Modi wants a political dividend from Patel -- not only as a secular leader who was not embarrassed to be a Hindu but also as the son of the soil who was “strong”. It is not for nothing that his public relations functionaries have time and again tried to project him as “Chota Sardar” (the Little Sardar), the modern-day inheritor of Sardar Patel’s legacy

In embarking on building the tallest statue in the world, Modi is hoping that his stature would also rise -- if not in rest of India then at least in his home state of Gujarat. He needs to bag most of the 26 Lok Sabha seats in Gujarat -- in 2009 his party won only 15 of them. For this he is seeking to unite Gujaratis by suggesting that a historical wrong was done to Patel, and he is somehow righting that by building his statue.

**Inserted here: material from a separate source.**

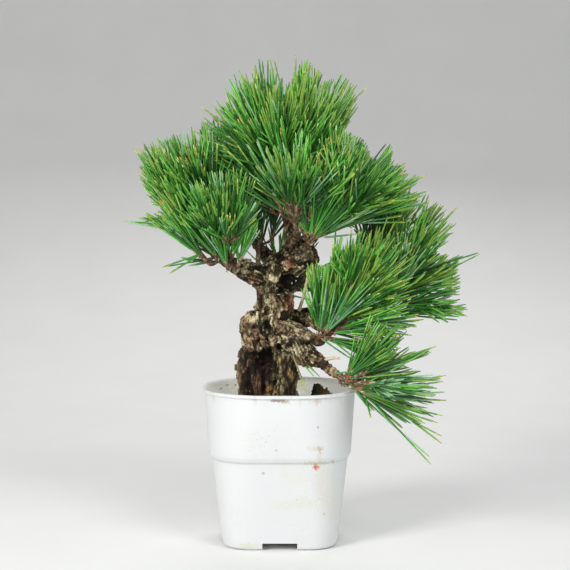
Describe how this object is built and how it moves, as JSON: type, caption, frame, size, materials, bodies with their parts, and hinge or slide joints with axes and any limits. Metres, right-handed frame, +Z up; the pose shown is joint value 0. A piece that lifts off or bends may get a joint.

The lie that Nehru did not attend the funeral of Patel (later retracted in the face of historical facts) and the attack on the Nehru-Gandhi family fits in well with the psychological profile of the Sangh Parivar and its proclivity to promote conspiracy theories.

That Nehru prevented Patel from becoming the first prime minister of India is one of a kind with other popular conspiracy theories propounded by the RSS and its acolytes -- that the Taj Mahal was a Hindu temple or that Subhas Chandra Bose did not die in a plane crash in Taipei in August 1948 but lived on as Gumnami Baba in Uttar Pradesh till 1985. By propagating such theories the RSS and the BJP hope to erode the influence of the Nehru-Gandhi family in Indian politics. The hope is that the more Patel is projected as the tallest icon of post-Independence India, the political goodwill that Nehru and his progeny enjoy would also be diminished.